John Whitehead, President of The Rutherford Institute, Calls on Gov. Kaine to Order Retrial for Jailhouse Lawyer Joe Giarratano

CHARLOTTESVILLE, Va.--In a letter to Governor Tim Kaine, John W. Whitehead, president of The Rutherford Institute, is urging the Virginia governor to exercise his discretion and order the retrial of Joseph Giarratano, an inmate in the custody of the Virginia Department of Corrections (VDOC) who has worked tirelessly over the past 30 years to improve prison conditions for other inmates and exonerate those wrongfully convicted.

A copy of Whitehead's letter is available here.

"It is a hard road the United States judicial system must walk in doling out judgment.
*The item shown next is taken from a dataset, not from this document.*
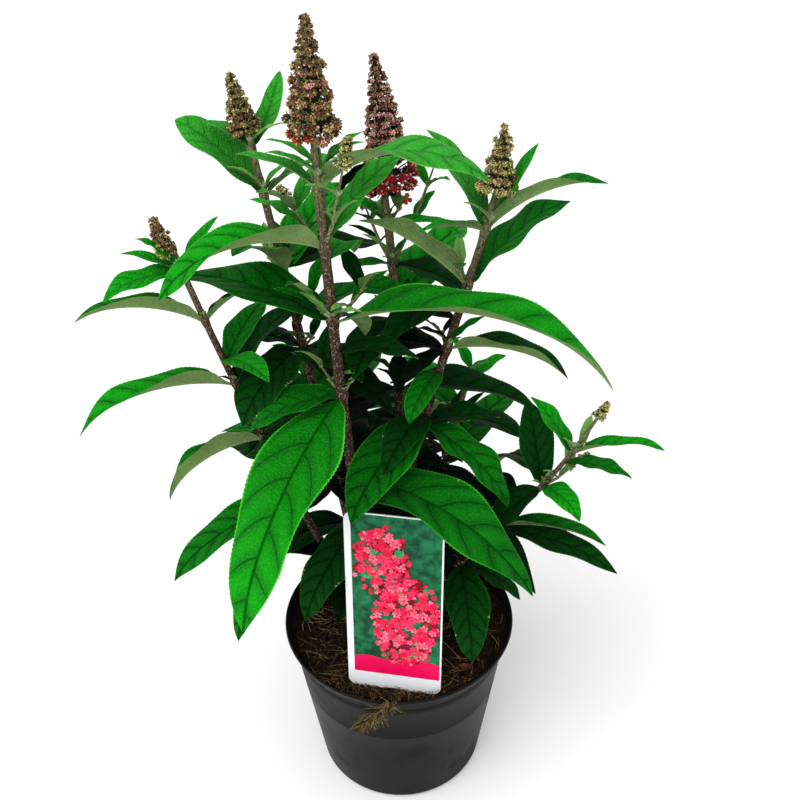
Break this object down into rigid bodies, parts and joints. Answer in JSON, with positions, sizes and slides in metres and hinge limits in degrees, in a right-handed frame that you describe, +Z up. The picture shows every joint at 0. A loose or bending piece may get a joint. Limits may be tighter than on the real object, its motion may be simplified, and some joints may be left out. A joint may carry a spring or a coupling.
{
  "type": "potted butterfly bush",
  "caption": "Young butterfly bush in a round black nursery pot: leafy upright canes from one woody stool, tipped with flower spikes, with a picture label staked in the soil.",
  "frame": {"origin": "centre of the pot's flat underside", "axes": "+Z up through the pot, -Y towards the side with the label, +X to the right seen from there"},
  "size_m": [0.3994, 0.3096, 0.6335],
  "materials": {
    "pot_plastic": "matte moulded black plastic with a faint grey bloom",
    "compost": "damp dark peat with straw-coloured fibres",
    "old_wood": "rough weathered wood",
    "cane_bark": "brown bark with fine fissures and pale flecks",
    "foliage": "satin green leaves, pale felted undersides, dull felted buds",
    "label_card": "smooth printed plastic card"
  },
  "bodies": {
    "root": {"pot": "pot_plastic", "soil": "compost", "stool": "old_wood", "label": "label_card", "middle_bough": "cane_bark", "leftmid_bough": "cane_bark", "back_bough": "cane_bark", "right_bough": "cane_bark", "farleft_bough": "cane_bark", "lowright_bough": "cane_bark", "backleft_bough": "cane_bark", "backright_bough": "cane_bark", "middle_lower_foliage": "foliage", "middle_upper_foliage": "foliage", "leftmid_lower_foliage": "foliage", "leftmid_upper_foliage": "foliage", "back_lower_foliage": "foliage", "back_upper_foliage": "foliage", "right_lower_foliage": "foliage", "right_upper_foliage": "foliage", "farleft_lower_foliage": "foliage", "farleft_upper_foliage": "foliage", "lowright_foliage": "foliage", "backleft_foliage": "foliage", "backright_foliage": "foliage"}
  },
  "joints": []
}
Yet as our leaders strive to uphold the rule of law, I believe we must endeavor to be willing to acknowledge the flaws within our judicial system and government and work to fix them," stated Whitehead. "It is my hope that Governor Kaine will govern boldly and courageously by letting one of his final acts of office be to show compassion and clemency to Joseph Giarratano."

After a hurried half-day trial, Giarratano was tried, convicted of capital murder and sentenced to death for the 1979 murder of 44-year-old Barbara Kline and her 15-year-old daughter, Michelle. The conviction was based on circumstantial evidence and five mutually contradictory confessions from the drug-addled Giarratano, who, despite the fact that he was unable to remember the events of that day and unsure of what had happened, turned himself into the police and confessed to the murders. New evidence has since emerged which renders the case made against him demonstrably weak and his subsequent conviction highly questionable.

An eleventh-hour intervention by Governor Douglas Wilder in 1991 led to Giarratano's sentence being commuted to life in prison without the possibility of parole. Unfortunately, the courts have been so procedurally limited by way of laws created by the Virginia legislature that no court has ever considered all of the evidence casting doubt about Giarratano's guilt. Yet as Whitehead points out in his letter, "Joseph Giarratano, who has been a tireless champion of civil rights, writing for the Yale Law Journal and acting as a tenacious advocate for others in jail, deserves the chance to stand before a judge and jury and attempt to prove his own innocence."